_Source records_
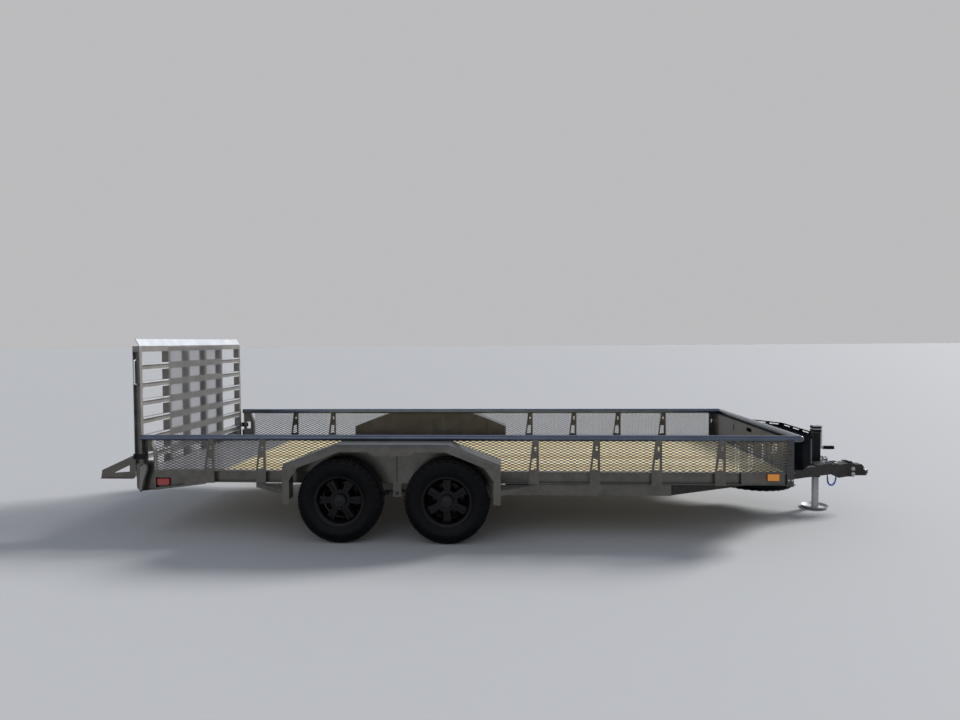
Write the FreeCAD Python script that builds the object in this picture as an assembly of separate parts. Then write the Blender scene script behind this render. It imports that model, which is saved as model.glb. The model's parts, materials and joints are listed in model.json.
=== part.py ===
# Tandem-axle utility trailer with mesh sides, wood deck and an upright ramp gate.
# Lengths are millimetres. X is the station ahead of the top rail's rear tip, Y is to
# the left, Z is up from the road. Each node is shifted at export so that the whole
# trailer's box is centred on the origin.
import os
import math
import FreeCAD
import Part

os.makedirs("parts", exist_ok=True)
V = FreeCAD.Vector

# Overall sizes
RAIL_TIP = 5508.0          # front of the top rail
FRAME_HALF = 1055.0        # outer face of posts and top rail
SKIN = 5.0                 # post plate over the side rail's flanges
SEAT_GAP = 0.3             # running seat of a guided or resting piece
RUN_GAP = 0.05             # radial clearance of a shaft in its bore
SHEET = 3.0                # formed sheet of fenders and panels

# Side rails: channels that open outwards
RAIL_Y = FRAME_HALF - SKIN
RAIL_FLANGE = 46.0
RAIL_T = 6.0
DECK_Z = 545.0
RAIL_DEPTH = 100.0
RAIL_Z = DECK_Z - RAIL_DEPTH
WEB_Y = RAIL_Y - RAIL_FLANGE + RAIL_T
IN_Y = WEB_Y - RAIL_T
FRAME_REAR = 20.0
FRAME_FRONT = 5440.0

# Rear of the side rails, closed and deeper towards the gate
DROP_END = 565.0
DROP_REAR_Z = 376.0
DROP_END_Z = 430.0

# Top rail tube
TOP_R = 25.0
TOP_Z = 820.0
TOP_Y = FRAME_HALF - TOP_R

# Posts
POST_TOP_W = 50.0
POST_LOW_W = 85.0
POST_RETURN = 12.0
POST_EDGE = 6.0
POST_STATIONS = (650.0, 1095.0, 3385.0, 3883.0, 4382.0, 4888.0)
FRONT_POST = (5369.0, 5424.0)
REAR_POST = (16.0, 132.0)
REAR_POST_WALL = 5.0
MESH_T = 3.0
MESH_Y = RAIL_Y - POST_RETURN
MESH_BAR = 14.0            # between the openings of the plain mesh
SIDE_GRID = (12, 3)
GATE_GRID = (8, 8)

# Deck
BOARD_T = 38.0
BOARD_COUNT = 14
BOARD_GAP = 3.0
CROSS_H = DECK_Z - BOARD_T - RAIL_Z
CROSS_W = 38.0
CROSS_T = 5.0
CROSS_STATIONS = (460.0, 865.0, 1270.0, 1675.0, 2080.0, 2485.0, 2890.0, 3295.0,
                  3700.0, 4105.0, 4510.0, 4950.0)
END_MEMBER_W = 55.0

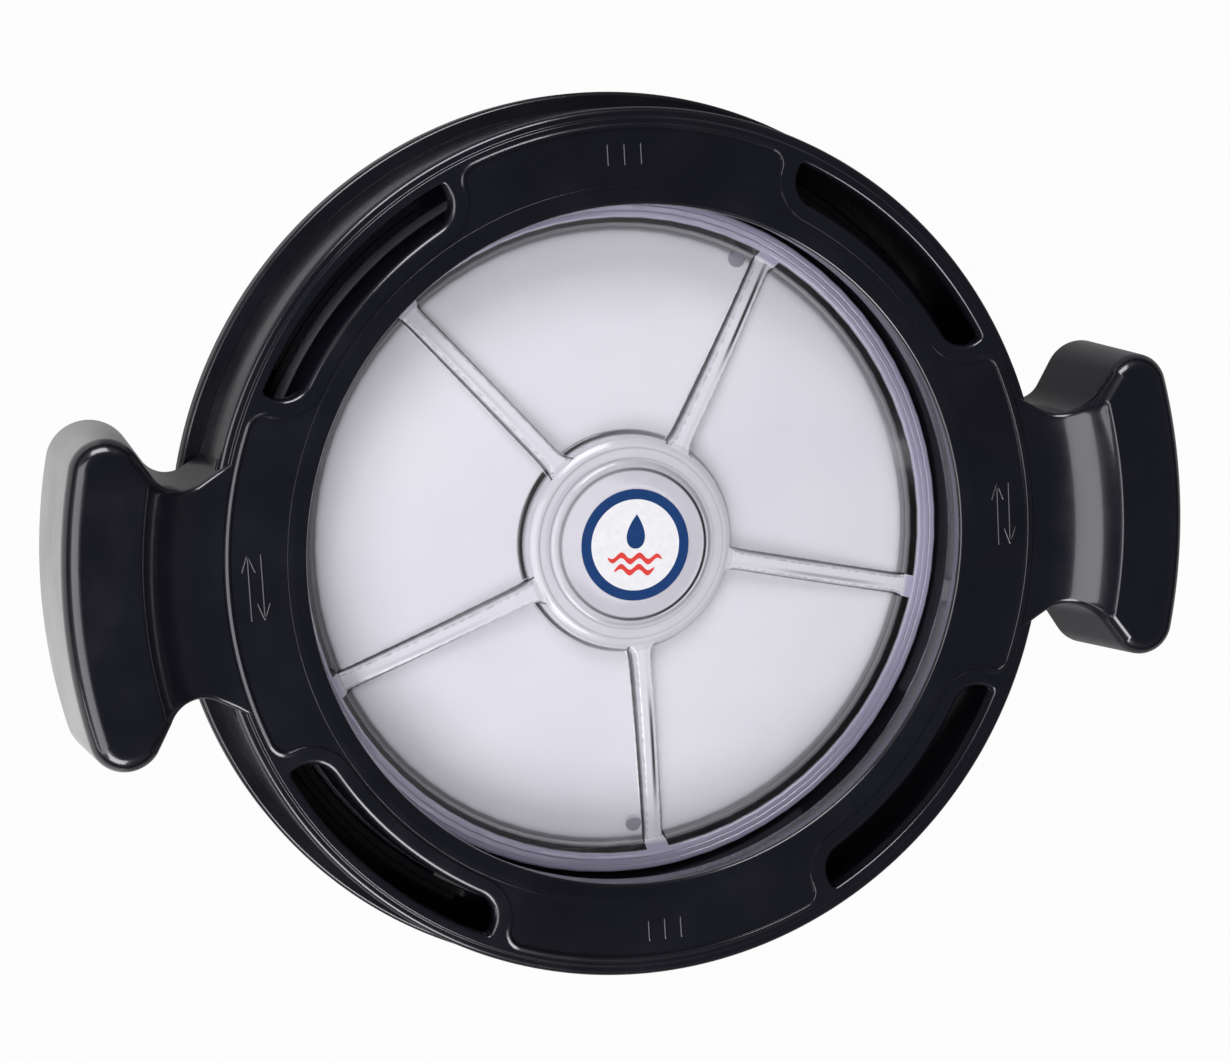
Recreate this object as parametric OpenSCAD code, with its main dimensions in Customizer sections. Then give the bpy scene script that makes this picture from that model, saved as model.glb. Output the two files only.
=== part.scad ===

_Work to complete_
Quote exactly the stretch of lines above that starts at the first one and ends at the line with "V = FreeCAD.Vector", and nothing beyond it.

_Output of the exercise_
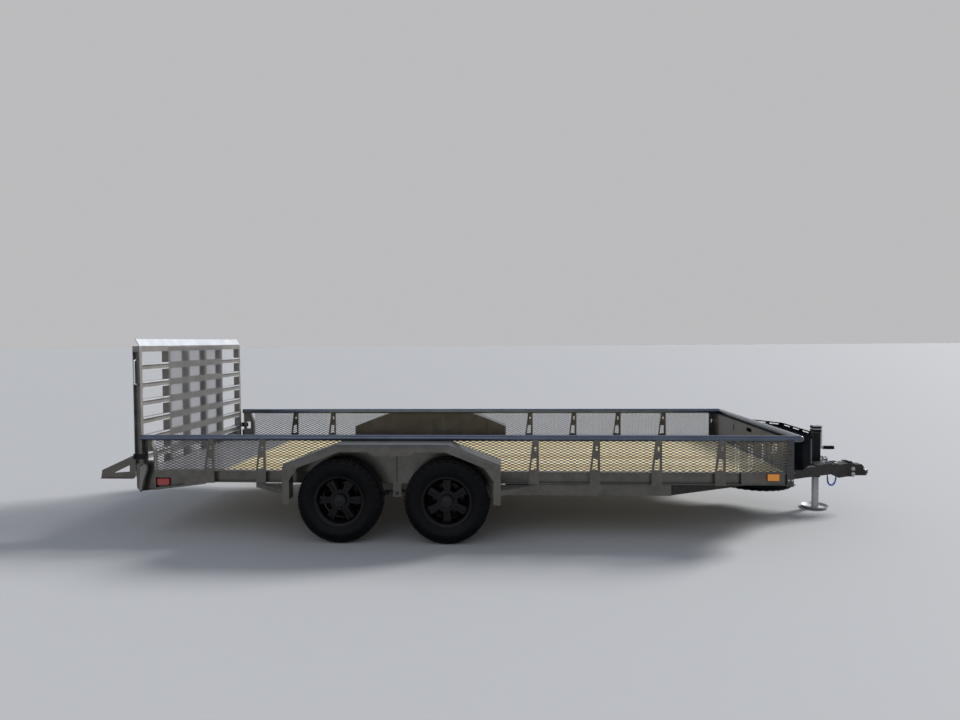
Write the FreeCAD Python script that builds the object in this picture as an assembly of separate parts. Then write the Blender scene script behind this render. It imports that model, which is saved as model.glb. The model's parts, materials and joints are listed in model.json.
=== part.py ===
# Tandem-axle utility trailer with mesh sides, wood deck and an upright ramp gate.
# Lengths are millimetres. X is the station ahead of the top rail's rear tip, Y is to
# the left, Z is up from the road. Each node is shifted at export so that the whole
# trailer's box is centred on the origin.
import os
import math
import FreeCAD
import Part

os.makedirs("parts", exist_ok=True)
V = FreeCAD.Vector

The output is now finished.